AIM - Your task is to repeat only the lines from the one with "for (const [name, route, steps]" through the one with "before = set(bpy.data.objects)", exactly as they stand, both ends included.

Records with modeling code
+-------+

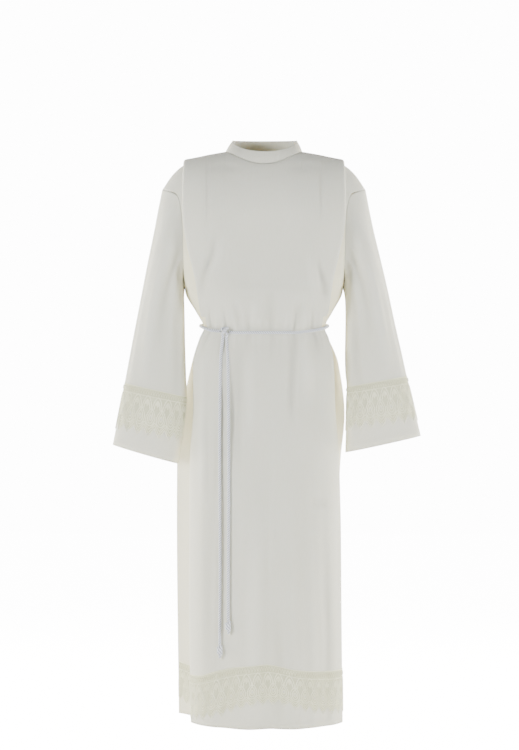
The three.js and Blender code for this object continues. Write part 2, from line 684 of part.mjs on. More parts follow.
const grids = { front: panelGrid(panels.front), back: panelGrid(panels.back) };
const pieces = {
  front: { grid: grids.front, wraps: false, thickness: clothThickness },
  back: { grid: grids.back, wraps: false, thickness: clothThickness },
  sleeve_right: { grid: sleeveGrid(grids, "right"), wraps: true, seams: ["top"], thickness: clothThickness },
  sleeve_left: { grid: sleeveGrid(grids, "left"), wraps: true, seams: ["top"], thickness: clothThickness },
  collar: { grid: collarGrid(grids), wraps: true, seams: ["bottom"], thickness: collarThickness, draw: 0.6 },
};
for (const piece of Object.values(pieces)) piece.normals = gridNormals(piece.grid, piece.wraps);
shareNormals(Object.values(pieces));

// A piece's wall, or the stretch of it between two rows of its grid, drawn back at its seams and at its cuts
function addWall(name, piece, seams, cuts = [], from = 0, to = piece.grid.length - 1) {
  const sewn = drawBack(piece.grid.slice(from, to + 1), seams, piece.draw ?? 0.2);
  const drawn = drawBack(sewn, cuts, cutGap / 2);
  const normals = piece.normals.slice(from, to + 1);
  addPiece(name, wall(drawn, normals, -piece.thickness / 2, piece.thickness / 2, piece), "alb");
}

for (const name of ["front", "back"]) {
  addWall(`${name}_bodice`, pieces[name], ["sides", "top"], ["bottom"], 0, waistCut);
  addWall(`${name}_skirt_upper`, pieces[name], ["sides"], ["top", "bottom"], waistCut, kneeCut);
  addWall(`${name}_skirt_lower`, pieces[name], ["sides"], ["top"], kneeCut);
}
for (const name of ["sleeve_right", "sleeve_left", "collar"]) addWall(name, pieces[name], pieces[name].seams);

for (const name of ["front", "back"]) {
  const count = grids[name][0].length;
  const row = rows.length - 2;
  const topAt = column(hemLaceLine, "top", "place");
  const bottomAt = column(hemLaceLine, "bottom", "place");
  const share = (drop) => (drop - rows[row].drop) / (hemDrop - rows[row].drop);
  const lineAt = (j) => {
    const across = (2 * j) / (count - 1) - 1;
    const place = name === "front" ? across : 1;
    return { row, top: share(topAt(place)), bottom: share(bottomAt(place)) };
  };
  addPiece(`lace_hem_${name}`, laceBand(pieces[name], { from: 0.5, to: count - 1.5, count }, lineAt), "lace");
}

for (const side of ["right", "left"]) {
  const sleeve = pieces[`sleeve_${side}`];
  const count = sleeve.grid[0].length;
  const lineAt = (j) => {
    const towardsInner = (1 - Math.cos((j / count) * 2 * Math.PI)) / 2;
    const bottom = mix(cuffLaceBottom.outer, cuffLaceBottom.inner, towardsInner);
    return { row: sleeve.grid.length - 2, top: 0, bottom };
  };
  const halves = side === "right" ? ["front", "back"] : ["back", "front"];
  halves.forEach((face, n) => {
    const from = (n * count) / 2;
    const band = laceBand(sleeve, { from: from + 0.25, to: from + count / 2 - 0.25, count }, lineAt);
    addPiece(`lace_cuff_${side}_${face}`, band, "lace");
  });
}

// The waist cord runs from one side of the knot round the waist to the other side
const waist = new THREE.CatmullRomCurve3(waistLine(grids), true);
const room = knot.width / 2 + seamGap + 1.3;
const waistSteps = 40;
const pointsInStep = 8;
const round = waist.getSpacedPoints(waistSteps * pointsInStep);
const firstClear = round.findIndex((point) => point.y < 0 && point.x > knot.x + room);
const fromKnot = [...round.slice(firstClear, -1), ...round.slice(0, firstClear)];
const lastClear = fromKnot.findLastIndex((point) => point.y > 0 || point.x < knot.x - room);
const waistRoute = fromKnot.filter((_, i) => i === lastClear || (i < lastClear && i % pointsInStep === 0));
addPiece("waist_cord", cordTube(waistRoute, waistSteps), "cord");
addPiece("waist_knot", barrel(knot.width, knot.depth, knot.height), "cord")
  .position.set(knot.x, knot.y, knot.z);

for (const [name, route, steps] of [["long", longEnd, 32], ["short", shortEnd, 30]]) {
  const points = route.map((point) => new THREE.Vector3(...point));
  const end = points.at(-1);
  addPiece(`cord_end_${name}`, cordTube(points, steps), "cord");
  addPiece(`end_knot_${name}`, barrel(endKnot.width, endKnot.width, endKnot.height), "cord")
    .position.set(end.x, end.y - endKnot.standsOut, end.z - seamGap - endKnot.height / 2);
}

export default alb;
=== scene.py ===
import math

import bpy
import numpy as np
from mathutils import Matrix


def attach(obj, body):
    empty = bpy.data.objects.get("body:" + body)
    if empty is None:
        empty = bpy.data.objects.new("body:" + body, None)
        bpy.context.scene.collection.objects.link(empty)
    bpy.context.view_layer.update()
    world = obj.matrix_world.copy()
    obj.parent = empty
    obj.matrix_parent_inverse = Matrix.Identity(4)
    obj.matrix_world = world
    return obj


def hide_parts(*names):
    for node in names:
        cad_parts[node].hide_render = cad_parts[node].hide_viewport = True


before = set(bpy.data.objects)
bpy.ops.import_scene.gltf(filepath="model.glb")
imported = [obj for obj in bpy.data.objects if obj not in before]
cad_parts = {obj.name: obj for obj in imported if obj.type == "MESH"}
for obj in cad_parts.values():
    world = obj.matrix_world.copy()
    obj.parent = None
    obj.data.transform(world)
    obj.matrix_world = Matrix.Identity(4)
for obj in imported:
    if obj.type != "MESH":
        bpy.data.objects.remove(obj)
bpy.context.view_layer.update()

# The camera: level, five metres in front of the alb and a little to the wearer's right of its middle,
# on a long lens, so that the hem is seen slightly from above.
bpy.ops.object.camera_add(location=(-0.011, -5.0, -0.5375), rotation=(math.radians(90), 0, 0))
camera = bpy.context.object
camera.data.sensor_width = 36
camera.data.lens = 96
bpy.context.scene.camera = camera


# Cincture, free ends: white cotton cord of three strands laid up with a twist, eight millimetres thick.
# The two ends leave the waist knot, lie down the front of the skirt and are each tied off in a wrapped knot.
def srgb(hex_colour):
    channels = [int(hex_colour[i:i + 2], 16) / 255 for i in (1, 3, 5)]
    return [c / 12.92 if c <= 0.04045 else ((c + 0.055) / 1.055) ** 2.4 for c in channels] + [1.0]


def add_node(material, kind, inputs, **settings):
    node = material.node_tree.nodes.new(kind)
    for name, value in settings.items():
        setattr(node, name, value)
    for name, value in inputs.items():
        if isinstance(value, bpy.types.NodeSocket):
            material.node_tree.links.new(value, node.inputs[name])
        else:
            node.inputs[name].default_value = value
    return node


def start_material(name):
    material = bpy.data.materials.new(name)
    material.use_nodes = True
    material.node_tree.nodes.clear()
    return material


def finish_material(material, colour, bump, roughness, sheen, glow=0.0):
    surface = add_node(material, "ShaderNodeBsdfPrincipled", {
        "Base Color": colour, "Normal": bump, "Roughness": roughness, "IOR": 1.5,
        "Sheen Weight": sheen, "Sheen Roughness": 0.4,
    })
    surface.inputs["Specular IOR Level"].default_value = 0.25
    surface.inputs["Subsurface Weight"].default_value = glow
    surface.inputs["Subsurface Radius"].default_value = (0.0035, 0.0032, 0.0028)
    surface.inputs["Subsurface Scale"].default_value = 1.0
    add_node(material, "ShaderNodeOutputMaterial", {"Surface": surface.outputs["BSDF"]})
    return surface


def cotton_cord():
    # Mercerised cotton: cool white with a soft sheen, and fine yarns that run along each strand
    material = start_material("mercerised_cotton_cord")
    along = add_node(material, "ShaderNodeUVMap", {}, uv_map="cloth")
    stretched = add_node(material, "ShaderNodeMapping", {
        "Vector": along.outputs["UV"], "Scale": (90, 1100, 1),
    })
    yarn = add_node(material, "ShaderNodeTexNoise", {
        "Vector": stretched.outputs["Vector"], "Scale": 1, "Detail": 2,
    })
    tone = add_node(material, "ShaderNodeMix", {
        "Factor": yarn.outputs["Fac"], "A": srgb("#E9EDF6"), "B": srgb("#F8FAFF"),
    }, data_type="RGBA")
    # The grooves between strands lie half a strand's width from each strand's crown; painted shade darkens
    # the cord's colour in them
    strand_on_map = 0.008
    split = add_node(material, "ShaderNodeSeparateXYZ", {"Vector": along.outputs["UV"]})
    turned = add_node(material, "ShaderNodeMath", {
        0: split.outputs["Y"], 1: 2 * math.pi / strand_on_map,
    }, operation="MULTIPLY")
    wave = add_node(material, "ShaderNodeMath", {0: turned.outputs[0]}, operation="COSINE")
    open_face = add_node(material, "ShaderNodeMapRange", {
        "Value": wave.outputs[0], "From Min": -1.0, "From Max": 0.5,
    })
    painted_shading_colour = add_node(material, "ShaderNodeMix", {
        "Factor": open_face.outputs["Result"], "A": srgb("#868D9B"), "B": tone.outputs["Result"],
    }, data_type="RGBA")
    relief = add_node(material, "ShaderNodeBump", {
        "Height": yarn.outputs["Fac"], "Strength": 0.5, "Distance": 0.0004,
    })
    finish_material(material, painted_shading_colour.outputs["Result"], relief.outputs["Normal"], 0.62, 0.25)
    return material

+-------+

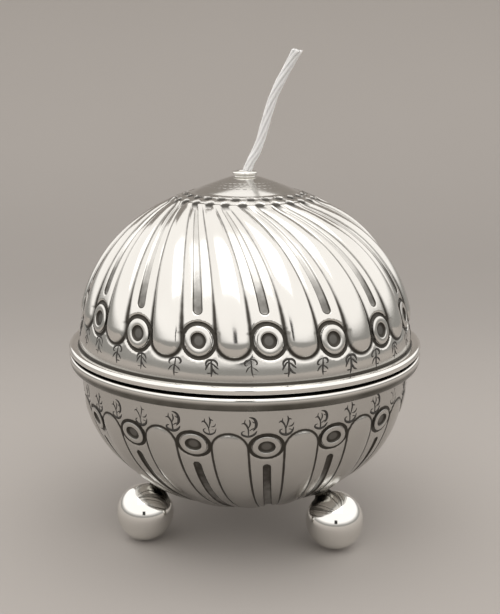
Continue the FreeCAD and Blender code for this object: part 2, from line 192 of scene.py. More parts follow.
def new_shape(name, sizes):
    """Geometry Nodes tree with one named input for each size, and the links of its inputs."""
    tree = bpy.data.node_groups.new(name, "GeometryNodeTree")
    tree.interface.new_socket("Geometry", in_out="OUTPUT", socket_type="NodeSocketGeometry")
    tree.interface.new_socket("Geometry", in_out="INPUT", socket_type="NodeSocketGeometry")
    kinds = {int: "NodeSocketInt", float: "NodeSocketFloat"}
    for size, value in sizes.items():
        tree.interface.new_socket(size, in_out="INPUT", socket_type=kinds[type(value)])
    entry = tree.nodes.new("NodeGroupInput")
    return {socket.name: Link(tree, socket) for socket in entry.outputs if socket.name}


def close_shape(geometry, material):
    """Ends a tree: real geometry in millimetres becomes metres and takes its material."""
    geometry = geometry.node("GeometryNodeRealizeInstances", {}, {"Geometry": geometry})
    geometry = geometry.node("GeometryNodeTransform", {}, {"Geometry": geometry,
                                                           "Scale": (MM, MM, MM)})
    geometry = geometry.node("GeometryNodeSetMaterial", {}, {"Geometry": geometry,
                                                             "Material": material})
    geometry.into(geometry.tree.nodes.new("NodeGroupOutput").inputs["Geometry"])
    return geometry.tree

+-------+

SOLVED PROBLEM -
for (const [name, route, steps] of [["long", longEnd, 32], ["short", shortEnd, 30]]) {
  const points = route.map((point) => new THREE.Vector3(...point));
  const end = points.at(-1);
  addPiece(`cord_end_${name}`, cordTube(points, steps), "cord");
  addPiece(`end_knot_${name}`, barrel(endKnot.width, endKnot.width, endKnot.height), "cord")
    .position.set(end.x, end.y - endKnot.standsOut, end.z - seamGap - endKnot.height / 2);
}

export default alb;
=== scene.py ===
import math

import bpy
import numpy as np
from mathutils import Matrix


def attach(obj, body):
    empty = bpy.data.objects.get("body:" + body)
    if empty is None:
        empty = bpy.data.objects.new("body:" + body, None)
        bpy.context.scene.collection.objects.link(empty)
    bpy.context.view_layer.update()
    world = obj.matrix_world.copy()
    obj.parent = empty
    obj.matrix_parent_inverse = Matrix.Identity(4)
    obj.matrix_world = world
    return obj


def hide_parts(*names):
    for node in names:
        cad_parts[node].hide_render = cad_parts[node].hide_viewport = True


before = set(bpy.data.objects)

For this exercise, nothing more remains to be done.